* [SOURCE EXCERPT]:
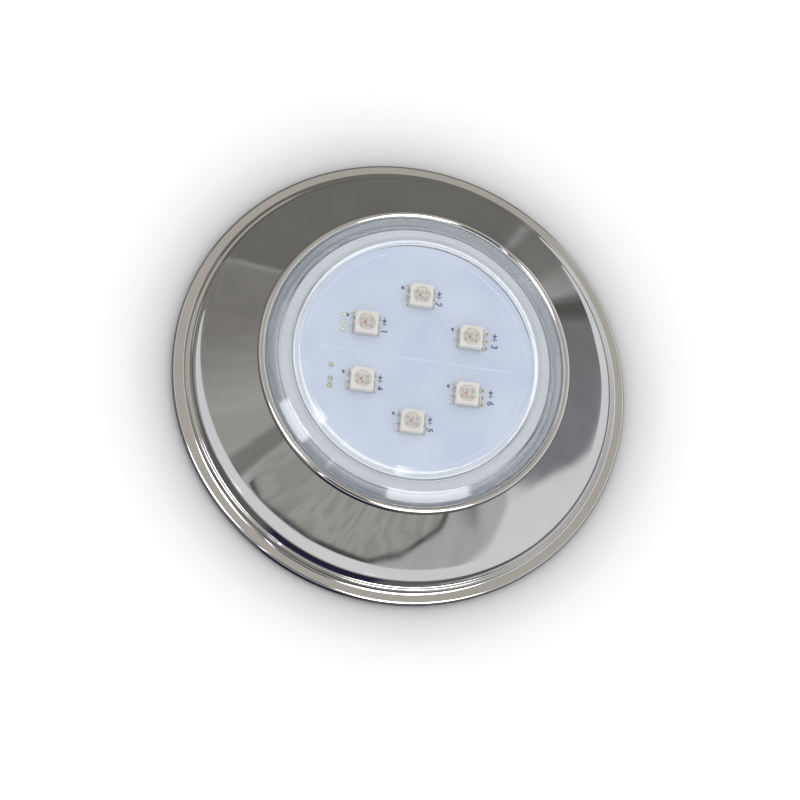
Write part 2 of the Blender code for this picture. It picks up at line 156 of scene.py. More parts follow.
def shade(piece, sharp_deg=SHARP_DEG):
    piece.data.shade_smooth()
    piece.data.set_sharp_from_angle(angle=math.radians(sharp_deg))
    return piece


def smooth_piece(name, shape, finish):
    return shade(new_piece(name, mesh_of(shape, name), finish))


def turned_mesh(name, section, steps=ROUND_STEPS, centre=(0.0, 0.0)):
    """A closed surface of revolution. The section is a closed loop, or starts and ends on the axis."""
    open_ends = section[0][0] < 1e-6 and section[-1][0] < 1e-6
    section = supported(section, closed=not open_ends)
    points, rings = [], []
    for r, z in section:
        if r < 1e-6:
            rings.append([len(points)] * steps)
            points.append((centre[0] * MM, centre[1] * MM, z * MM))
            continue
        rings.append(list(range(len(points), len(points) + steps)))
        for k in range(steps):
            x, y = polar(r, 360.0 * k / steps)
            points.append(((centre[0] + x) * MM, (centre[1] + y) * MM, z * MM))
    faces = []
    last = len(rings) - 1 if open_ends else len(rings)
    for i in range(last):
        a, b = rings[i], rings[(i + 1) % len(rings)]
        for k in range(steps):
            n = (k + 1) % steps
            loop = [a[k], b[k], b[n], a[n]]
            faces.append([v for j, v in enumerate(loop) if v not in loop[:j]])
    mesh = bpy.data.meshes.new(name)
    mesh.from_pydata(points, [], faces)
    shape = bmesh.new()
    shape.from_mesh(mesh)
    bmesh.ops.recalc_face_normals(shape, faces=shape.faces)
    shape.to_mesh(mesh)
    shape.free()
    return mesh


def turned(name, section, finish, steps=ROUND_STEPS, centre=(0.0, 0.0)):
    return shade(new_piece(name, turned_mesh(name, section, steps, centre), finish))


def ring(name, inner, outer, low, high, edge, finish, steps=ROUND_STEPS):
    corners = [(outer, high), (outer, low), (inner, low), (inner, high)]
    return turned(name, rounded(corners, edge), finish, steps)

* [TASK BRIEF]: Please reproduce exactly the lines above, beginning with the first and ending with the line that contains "return shade(new_piece(name, mesh_of(shape, name), finish))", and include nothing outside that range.

* [ANSWER TO THE TASK]:
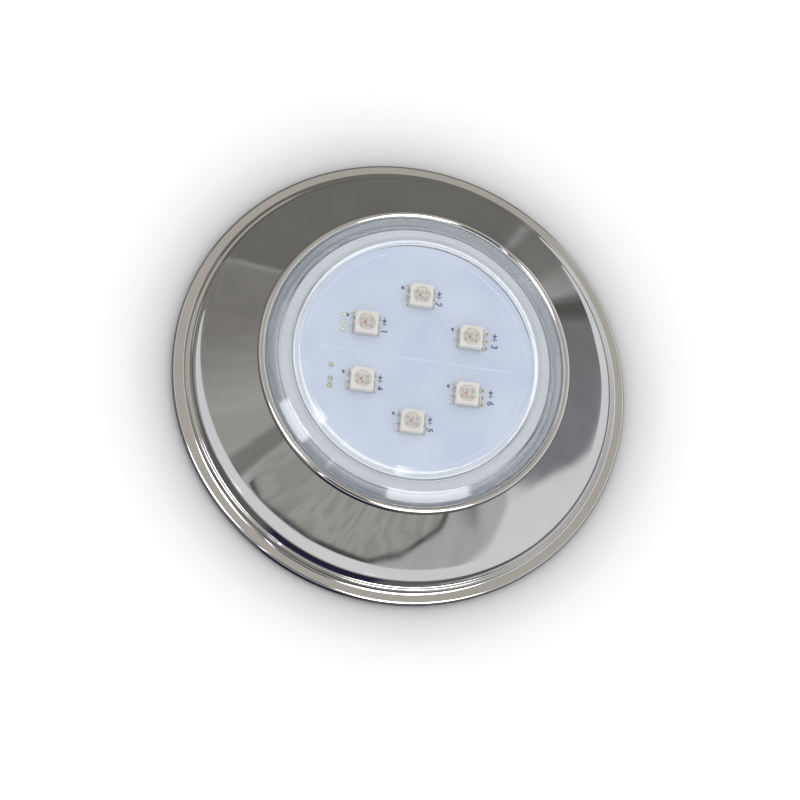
Write part 2 of the Blender code for this picture. It picks up at line 156 of scene.py. More parts follow.
def shade(piece, sharp_deg=SHARP_DEG):
    piece.data.shade_smooth()
    piece.data.set_sharp_from_angle(angle=math.radians(sharp_deg))
    return piece


def smooth_piece(name, shape, finish):
    return shade(new_piece(name, mesh_of(shape, name), finish))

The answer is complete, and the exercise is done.